Cognitive load theory (Sweller, 1988) predicts that when simultaneous tasks compete for limited working memory capacity, both are performed below capacity. You capture less from the video because you are writing, and you write less accurately because you are watching.

The result is notes that are fragmented, often verbatim transcription of what was said (because you could not process and rephrase simultaneously), and that represent neither good writing nor good processing.


The Pause-and-Reconstruct Method

The most effective note-taking approach for video lectures:

  1. Watch a complete section without pausing (typically 3-8 minutes)
  2. Pause the video
  3. Write notes from memory without rewinding -- what did you understand? What were the key concepts? How did they relate?
  4. Resume only after writing

This method converts the video into a learning trigger for active recall, rather than a text stream to transcribe. The retrieval attempt from memory -- even if incomplete -- is more cognitively productive than verbatim transcription.


Pre-Viewing Priming

Before starting a video section, take 2-3 minutes to:

  • Read the section title and any visible chapter markers
  • Look at any on-screen objectives or learning outcomes the instructor provides
  • Recall what you already know about the topic

This priming creates an organizational schema before the new information arrives. When information fits into an existing schema, it is encoded more efficiently because you are connecting it to pre-existing knowledge structures rather than building a structure from scratch.


Note-Taking Structure for Video Content

Video lectures often present content differently from textbooks -- with more narrative and explanation and less structured reference material. Your notes should extract the structured information from the narrative:

Video Content Extract as Notes
Definition explanation Definition + example in your own words
Demonstration/example The principle being demonstrated, not the specific example
Story or analogy The concept the story illustrates
Comparison between concepts Table with key differentiating criteria
Process walkthrough Numbered steps with the purpose of each

Avoid transcribing the story or specific example -- these are memorable in context but less useful as notes. Extract the underlying principle.


Handling Video Speed and Review

Most platforms allow playback at 1.25x-2x speed. Higher speed reduces the time per section but can impair comprehension for complex technical content.

Speed guidelines:

  • 0.75x-1.0x: For highly technical content you are encountering for the first time
  • 1.25x: For moderately familiar content or review
  • 1.5x-1.75x: For review of well-understood content
  • 2.0x+: Only for very familiar content where you are scanning for specific information

Prioritize comprehension over speed. A video watched at 1.0x with active note-taking produces far better retention than the same video at 2.0x with no notes.
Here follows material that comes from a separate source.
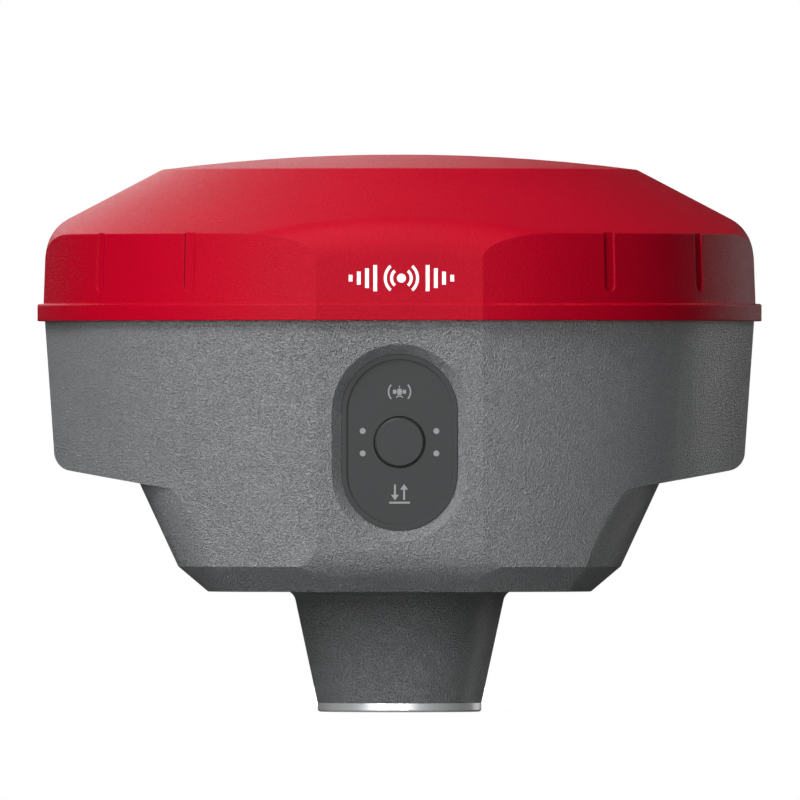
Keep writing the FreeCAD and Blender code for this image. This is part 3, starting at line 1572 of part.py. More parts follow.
def build():
    form = make_lower_housing()
    make_radome_cover()
    make_cover_gasket()
    make_cover_screws()
    make_pole_thread_insert()
    make_insert_screws()
    make_control_panel()
    make_power_button()
    make_indicator_lenses()
    make_button_membrane()
    make_tact_switch()
    make_panel_board()
    make_panel_screws()
    make_battery_tray()
    make_battery_pack()
    make_battery_small_parts()
    make_battery_door(form)
    make_door_gasket()
    make_door_lock()
    make_hinge_pins()
    make_port_flap(-1, "left")
    make_port_flap(1, "right")
    make_socket("data", -s.port_y, 7, s.contact_pin_radius, s.contact_pin_circle, True)
    make_socket("power", s.port_y, 2, s.power_pin_radius, s.power_pin_circle, False)
    make_radio_antenna_socket()
    make_sim_card_holder()
    make_underside_fittings()
    make_main_board()
    make_modules()
    make_board_connectors()
    make_antenna_layers()
    make_antenna_mounting()
    make_cables()
    make_panel_ribbon()
    doc.recompute()


def check():
    """Stop if any object failed, or any sub-part's shape is missing or unsound."""
    failed = [thing.Label for thing in doc.Objects if {"Invalid", "Error"} & set(thing.State)]
    for thing in nodes:
        shape = thing.Shape
        if shape.isNull() or not shape.isValid() or not shape.Solids:
            failed.append(thing.Label)
    if failed:
        raise RuntimeError("failed: " + ", ".join(failed))


def export():
    os.makedirs("parts", exist_ok=True)
    for thing in nodes:
        thing.Shape.exportStep("parts/%s.step" % thing.Label)
    print(len(nodes), "nodes written")


build()
check()
export()
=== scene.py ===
"""A pole-mounted satellite receiver: finishes, a pole thread, printed symbols, board parts and a studio."""

import json
import math
import random

import bmesh
import bpy
from mathutils import Matrix, Vector


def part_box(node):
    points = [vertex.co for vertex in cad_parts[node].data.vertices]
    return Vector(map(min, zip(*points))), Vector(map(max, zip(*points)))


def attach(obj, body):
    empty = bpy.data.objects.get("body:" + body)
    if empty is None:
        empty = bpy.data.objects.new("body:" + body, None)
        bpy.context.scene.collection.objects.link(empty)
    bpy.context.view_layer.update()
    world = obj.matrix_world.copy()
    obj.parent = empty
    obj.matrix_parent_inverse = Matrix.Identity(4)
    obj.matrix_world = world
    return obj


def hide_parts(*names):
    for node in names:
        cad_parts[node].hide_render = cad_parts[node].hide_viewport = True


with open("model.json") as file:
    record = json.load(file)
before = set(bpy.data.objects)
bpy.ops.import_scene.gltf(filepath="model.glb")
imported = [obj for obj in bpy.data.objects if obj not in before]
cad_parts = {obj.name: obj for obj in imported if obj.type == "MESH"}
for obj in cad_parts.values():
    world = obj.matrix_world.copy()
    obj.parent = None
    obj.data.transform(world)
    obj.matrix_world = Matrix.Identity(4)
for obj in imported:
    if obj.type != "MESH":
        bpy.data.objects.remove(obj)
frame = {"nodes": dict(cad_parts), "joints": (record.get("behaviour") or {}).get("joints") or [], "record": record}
bpy.context.view_layer.update()
NODES = frame["nodes"]
MM = 0.001
TURN = 2 * math.pi

# Sizes of the added pieces and of the faces that they stand on, in millimetres
PRINT_THICKNESS, STITCH_THICKNESS, VENT_RING_THICKNESS = 0.04, 0.1, 0.12
PANEL_RIM_HEIGHT = 0.45
COVER_SEAM_HEIGHT, COVER_SEAM_HALF_WIDTH = 88.0, 76.7
MARK_X, MARK_HEIGHT = 0.4, 93.3
SATELLITE_LEVEL, TRANSFER_LEVEL = 10.8, -11.0
DOOR_PRINT_HEIGHT = 55.4
THREAD_MINOR, THREAD_MAJOR, THREAD_PITCH, THREAD_LENGTH, THREAD_LEAD = 6.8, 7.9, 2.309, 18.0, 0.3
INSERT_PROFILE = ((17.3, 0), (17.7, 0.4), (17.7, 1.9), (12, 1.9), (12, 29.5))
SCREW_HEAD, SCREW_SHANK, SCREW_BORE_DEPTH, CUTTER_OVERRUN = 2.3, 1.25, 2.5, 0.5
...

Second-Pass Video Review Strategy

For domains where your practice exam scores are below 70%, a second video viewing is sometimes justified. On the second pass:

  • Skip sections you understood well (check against your notes)
  • Slow down for sections where your notes are incomplete or incorrect
  • Pause and re-do your notes for key concepts rather than just watching again

The second pass is a targeted remediation, not a full re-watch.


Frequently Asked Questions

Should I pause a video every few minutes or only at section breaks? At section breaks is typically optimal -- every 3-8 minutes depending on content density. More frequent pausing disrupts the narrative flow that video instruction provides; less frequent pausing strains working memory. Find the interval that allows you to hold key concepts in mind during the pause and write them accurately.
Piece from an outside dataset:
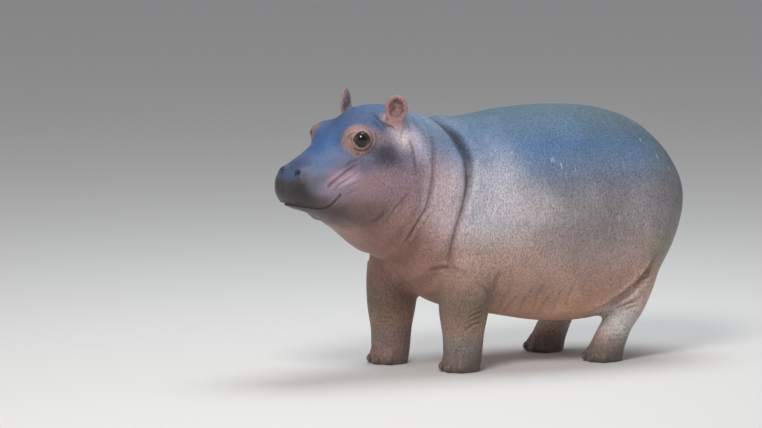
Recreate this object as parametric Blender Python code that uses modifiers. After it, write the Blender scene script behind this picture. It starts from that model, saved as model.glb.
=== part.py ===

Is watching a video before reading a textbook or after reading more effective? Both work, but sequencing matters for your purpose. Watch first if you want conceptual scaffolding before reading details. Read first if you want to prime your knowledge before hearing explanations. Many candidates use video for initial orientation and textbook or official guide for detail and depth -- this sequence matches the instructional strengths of each format.
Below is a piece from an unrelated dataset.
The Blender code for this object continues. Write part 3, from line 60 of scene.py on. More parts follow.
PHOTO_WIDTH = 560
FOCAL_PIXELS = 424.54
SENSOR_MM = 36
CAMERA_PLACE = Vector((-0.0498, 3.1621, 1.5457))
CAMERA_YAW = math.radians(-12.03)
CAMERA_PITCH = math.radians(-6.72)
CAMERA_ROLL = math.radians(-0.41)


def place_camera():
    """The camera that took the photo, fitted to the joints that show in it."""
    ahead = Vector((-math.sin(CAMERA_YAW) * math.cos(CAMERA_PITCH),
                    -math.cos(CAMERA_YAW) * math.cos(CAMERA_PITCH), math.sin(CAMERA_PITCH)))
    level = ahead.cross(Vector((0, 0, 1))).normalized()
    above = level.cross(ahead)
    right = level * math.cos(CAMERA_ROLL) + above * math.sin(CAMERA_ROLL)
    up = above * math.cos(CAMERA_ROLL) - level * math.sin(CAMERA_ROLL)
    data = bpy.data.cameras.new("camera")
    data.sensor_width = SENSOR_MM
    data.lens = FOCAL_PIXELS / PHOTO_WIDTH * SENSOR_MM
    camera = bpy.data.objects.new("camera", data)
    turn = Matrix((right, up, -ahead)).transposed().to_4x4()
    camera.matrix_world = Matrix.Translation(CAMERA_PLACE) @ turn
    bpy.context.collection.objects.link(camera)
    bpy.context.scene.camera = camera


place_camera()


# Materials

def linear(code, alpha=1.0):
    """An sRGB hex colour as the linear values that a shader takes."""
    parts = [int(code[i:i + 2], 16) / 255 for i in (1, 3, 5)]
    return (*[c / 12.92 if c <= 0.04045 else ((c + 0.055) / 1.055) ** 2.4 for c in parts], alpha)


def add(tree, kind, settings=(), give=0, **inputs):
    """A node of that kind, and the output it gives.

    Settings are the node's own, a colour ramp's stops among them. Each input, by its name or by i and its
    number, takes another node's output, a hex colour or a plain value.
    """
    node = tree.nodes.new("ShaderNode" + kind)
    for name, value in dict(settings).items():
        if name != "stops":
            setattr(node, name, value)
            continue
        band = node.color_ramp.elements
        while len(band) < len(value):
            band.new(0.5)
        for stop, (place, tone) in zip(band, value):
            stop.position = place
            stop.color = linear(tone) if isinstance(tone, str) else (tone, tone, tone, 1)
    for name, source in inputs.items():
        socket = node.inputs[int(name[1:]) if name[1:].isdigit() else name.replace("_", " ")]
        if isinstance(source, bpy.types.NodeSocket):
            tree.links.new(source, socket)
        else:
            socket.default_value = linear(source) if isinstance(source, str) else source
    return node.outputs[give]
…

How do I take notes from video when the instructor provides downloadable slides? Use the slides as an organizational template but write your own explanations rather than relying on slide text. Slide text is often abbreviated and relies on the instructor's verbal explanation for completeness. Your notes should capture the verbal explanation in your own words, using the slides only as topic anchors.

References

  1. Sweller, J. (1988). Cognitive load during problem solving: Effects on learning. Cognitive Science, 12(2), 257-285.
  2. Mayer, R.E., & Moreno, R. (2003). Nine ways to reduce cognitive load in multimedia learning. Educational Psychologist, 38(1), 43-52.
  3. Piolat, A., Olive, T., & Kellogg, R.T. (2005). Cognitive effort during note taking. Applied Cognitive Psychology, 19(3), 291-312.
  4. Bui, D.C., Myerson, J., & Hale, S. (2013). Note-taking with computers: Exploring alternative strategies for improved recall. Journal of Educational Psychology, 105(2), 299-309.
  5. Roediger, H.L., & Karpicke, J.D. (2006). Test-enhanced learning: Taking memory tests improves long-term retention. Psychological Science, 17(3), 249-255.
  6. Mueller, P.A., & Oppenheimer, D.M. (2014). The pen is mightier than the keyboard: Advantages of longhand over laptop note taking. Psychological Science, 25(6), 1159-1168.